Set down the material exactly as given, please, from its first line through the line that includes "outside else 0.0".

## begin Data shown

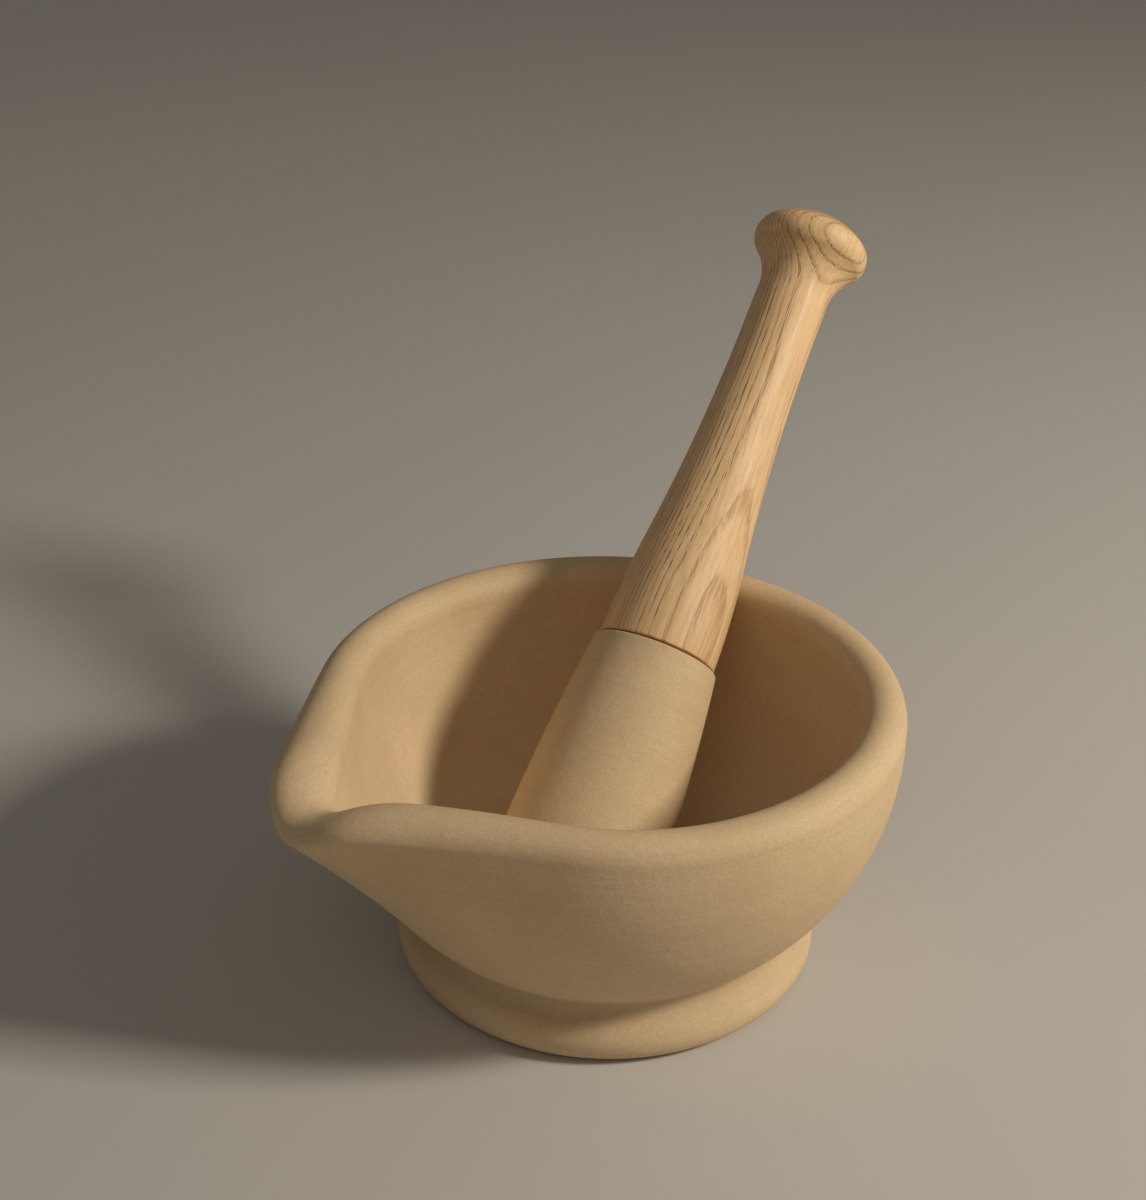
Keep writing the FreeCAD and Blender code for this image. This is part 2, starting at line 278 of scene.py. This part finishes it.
def shaded_waist(x, y, z):
    """Painted shade: a darker band in the hollow curve above the foot."""
    outside = hypot(x, y) > SOLE_RADIUS
    return fade(abs(z - WAIST_SHADE_HEIGHT), WAIST_SHADE_EDGE, WAIST_SHADE_CORE) if outside else 0.0


def mortar_bowl():
    """Foot, belly, beak, lip and hollow in one skin, drawn ring by ring from the sole to the floor."""
    turns = np.linspace(0, 2 * pi, MORTAR_POINTS, endpoint=False)
    turns = turns - SQUEEZE * np.sin(turns)
    angle = np.degrees((turns + pi) % (2 * pi) - pi)
    around = turns + radians(SPOUT_DIRECTION)
    rings = []

    def ring(radius, height):
        rings.append(np.stack([radius * np.cos(around), radius * np.sin(around),
                               height + lip_sway(height, angle)], axis=1))

    shoulder_end, belly_end = waist_joins()
    foot = [(SOLE_RADIUS * share, 0) for share in (0.1, 0.3, 0.5, 0.7, 0.9, 1)]
    foot += arc(foot[-1], (FOOT_RADIUS, FOOT_WIDEST_HEIGHT), FOOT_ROLL_RADIUS, 12)
    foot += arc(foot[-1], shoulder_end, FOOT_SHOULDER_RADIUS, 14)
    foot += arc(shoulder_end, belly_end, -WAIST_RADIUS, 10)
    for radius, height in foot:
        ring(radius, height)
    for height in np.linspace(belly_end[1], LIP_HEIGHT, 64)[1:]:
        ring(wall_radius(height, angle), height)
    outer, inner = wall_radius(LIP_HEIGHT, angle), hollow_radius(LIP_HEIGHT, angle)
    for turn in np.linspace(0, pi, 29)[1:-1]:
        share = (1 + cos(turn)) / 2
        ring(share * outer + (1 - share) * inner, LIP_HEIGHT + (BODY_HEIGHT - LIP_HEIGHT) * sin(turn))
    ring(inner, LIP_HEIGHT)
    for turn in np.linspace(0, pi / 2, 66)[:-1]:
        height = HOLLOW_CENTRE_HEIGHT - HOLLOW_RADIUS * sin(turn)
        ring(hollow_radius(height, angle), height)
    piece = skin("mortar_body", rings, (0, 0, 0), (0, 0, HOLLOW_CENTRE_HEIGHT - HOLLOW_RADIUS))
    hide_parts("mortar_bowl")
    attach(piece, "mortar")
    mark(piece, "ground", worn_inside)
    # painted shade for the waist crease above the foot
    mark(piece, "dust_and_shade", shaded_waist)
    return piece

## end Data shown

• **Correct response**
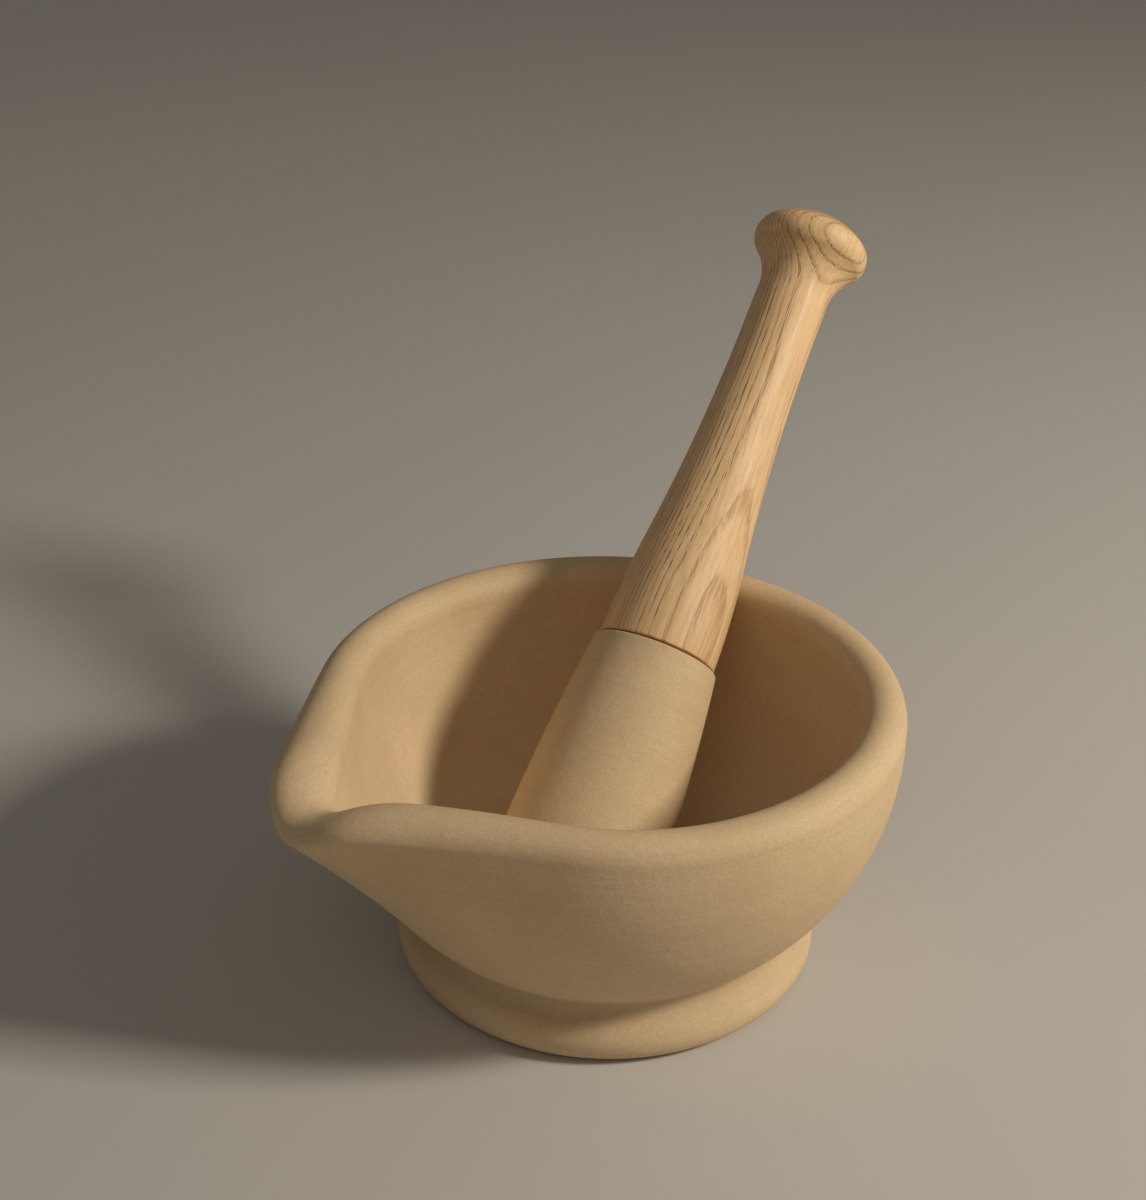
Keep writing the FreeCAD and Blender code for this image. This is part 2, starting at line 278 of scene.py. This part finishes it.
def shaded_waist(x, y, z):
    """Painted shade: a darker band in the hollow curve above the foot."""
    outside = hypot(x, y) > SOLE_RADIUS
    return fade(abs(z - WAIST_SHADE_HEIGHT), WAIST_SHADE_EDGE, WAIST_SHADE_CORE) if outside else 0.0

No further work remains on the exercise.